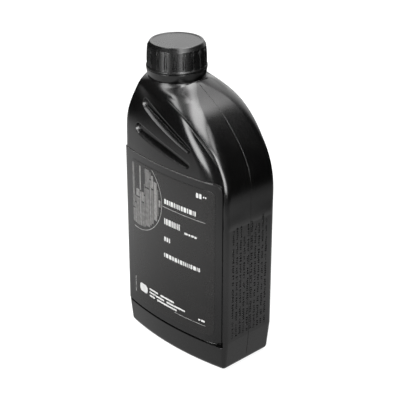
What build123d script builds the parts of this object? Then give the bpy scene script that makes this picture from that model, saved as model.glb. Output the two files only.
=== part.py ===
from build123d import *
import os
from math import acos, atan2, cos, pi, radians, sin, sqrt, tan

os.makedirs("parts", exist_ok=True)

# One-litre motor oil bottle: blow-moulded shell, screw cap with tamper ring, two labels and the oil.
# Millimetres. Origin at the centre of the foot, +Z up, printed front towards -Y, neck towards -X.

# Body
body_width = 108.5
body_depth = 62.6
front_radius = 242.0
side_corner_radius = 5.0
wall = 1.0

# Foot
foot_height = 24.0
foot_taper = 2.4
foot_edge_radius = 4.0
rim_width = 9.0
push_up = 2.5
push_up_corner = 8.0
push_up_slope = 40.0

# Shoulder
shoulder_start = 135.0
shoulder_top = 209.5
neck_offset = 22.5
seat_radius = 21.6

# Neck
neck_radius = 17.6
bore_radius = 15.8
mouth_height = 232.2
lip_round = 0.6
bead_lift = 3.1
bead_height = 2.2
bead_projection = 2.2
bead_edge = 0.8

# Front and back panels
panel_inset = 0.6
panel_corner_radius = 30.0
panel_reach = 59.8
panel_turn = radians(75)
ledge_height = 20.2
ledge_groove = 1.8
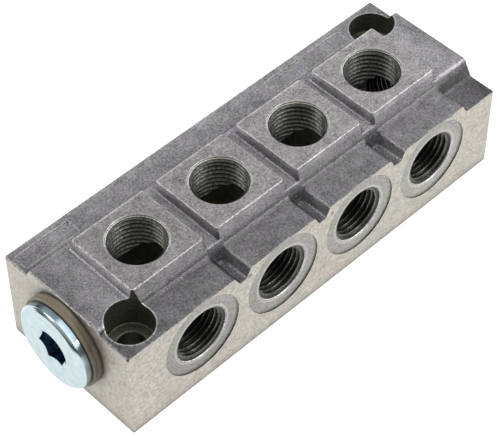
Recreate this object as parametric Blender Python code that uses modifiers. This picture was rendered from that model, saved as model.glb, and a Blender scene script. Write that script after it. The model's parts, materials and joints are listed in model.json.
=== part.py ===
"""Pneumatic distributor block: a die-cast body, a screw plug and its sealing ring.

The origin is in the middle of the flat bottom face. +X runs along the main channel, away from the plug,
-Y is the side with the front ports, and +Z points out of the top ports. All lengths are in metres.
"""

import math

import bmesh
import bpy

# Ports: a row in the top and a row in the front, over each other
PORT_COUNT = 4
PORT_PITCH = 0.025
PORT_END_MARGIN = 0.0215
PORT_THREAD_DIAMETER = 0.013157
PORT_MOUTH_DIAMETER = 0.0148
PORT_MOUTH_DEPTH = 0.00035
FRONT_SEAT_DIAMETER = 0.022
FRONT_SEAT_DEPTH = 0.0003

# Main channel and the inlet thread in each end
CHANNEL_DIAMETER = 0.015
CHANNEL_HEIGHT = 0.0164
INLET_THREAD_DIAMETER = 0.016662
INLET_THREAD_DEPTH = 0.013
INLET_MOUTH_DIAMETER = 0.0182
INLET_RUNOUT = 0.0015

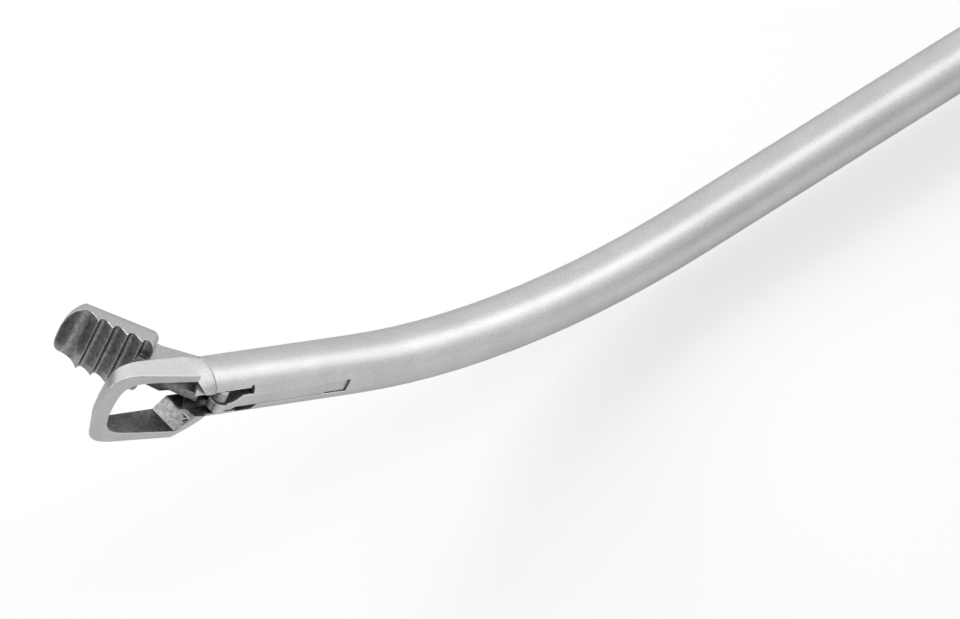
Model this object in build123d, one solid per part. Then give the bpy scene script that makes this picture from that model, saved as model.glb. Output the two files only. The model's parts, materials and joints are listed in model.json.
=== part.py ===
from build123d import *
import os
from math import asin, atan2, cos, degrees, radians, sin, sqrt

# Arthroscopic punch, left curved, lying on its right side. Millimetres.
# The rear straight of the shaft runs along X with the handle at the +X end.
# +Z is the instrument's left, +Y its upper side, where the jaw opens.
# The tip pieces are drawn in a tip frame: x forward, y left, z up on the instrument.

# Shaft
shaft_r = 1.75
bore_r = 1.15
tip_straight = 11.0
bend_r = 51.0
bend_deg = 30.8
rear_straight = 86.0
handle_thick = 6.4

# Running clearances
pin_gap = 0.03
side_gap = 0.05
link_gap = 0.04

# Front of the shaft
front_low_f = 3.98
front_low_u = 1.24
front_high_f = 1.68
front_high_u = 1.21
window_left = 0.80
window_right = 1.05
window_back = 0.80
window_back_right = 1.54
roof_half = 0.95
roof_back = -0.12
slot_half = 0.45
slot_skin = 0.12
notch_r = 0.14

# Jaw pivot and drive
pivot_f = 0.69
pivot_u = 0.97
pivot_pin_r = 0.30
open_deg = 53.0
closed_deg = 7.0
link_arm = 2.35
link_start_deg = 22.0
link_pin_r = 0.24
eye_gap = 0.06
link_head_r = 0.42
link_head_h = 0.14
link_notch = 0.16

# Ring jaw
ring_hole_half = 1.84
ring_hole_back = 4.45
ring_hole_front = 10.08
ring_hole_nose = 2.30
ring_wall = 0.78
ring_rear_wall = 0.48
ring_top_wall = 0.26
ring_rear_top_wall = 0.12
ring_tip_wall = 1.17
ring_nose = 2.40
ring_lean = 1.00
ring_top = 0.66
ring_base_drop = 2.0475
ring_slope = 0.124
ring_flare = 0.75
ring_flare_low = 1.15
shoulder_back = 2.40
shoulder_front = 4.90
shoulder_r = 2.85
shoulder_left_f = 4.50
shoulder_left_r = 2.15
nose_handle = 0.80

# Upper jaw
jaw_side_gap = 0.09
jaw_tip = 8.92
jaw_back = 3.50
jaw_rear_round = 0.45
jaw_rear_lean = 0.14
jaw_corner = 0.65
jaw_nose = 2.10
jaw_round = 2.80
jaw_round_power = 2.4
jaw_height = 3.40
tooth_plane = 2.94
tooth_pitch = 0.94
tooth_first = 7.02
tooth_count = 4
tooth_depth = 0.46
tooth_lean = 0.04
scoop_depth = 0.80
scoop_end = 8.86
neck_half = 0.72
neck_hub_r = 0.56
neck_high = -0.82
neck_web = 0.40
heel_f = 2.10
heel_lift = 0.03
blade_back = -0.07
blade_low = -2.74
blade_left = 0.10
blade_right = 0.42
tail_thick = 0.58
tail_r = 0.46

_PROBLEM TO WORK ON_
Look back at the entries above and repeat, unchanged, every line from the line holding "Recreate this object" through the line holding "import math".

_RESULT_
Recreate this object as parametric Blender Python code that uses modifiers. This picture was rendered from that model, saved as model.glb, and a Blender scene script. Write that script after it. The model's parts, materials and joints are listed in model.json.
=== part.py ===
"""Pneumatic distributor block: a die-cast body, a screw plug and its sealing ring.

The origin is in the middle of the flat bottom face. +X runs along the main channel, away from the plug,
-Y is the side with the front ports, and +Z points out of the top ports. All lengths are in metres.
"""

import math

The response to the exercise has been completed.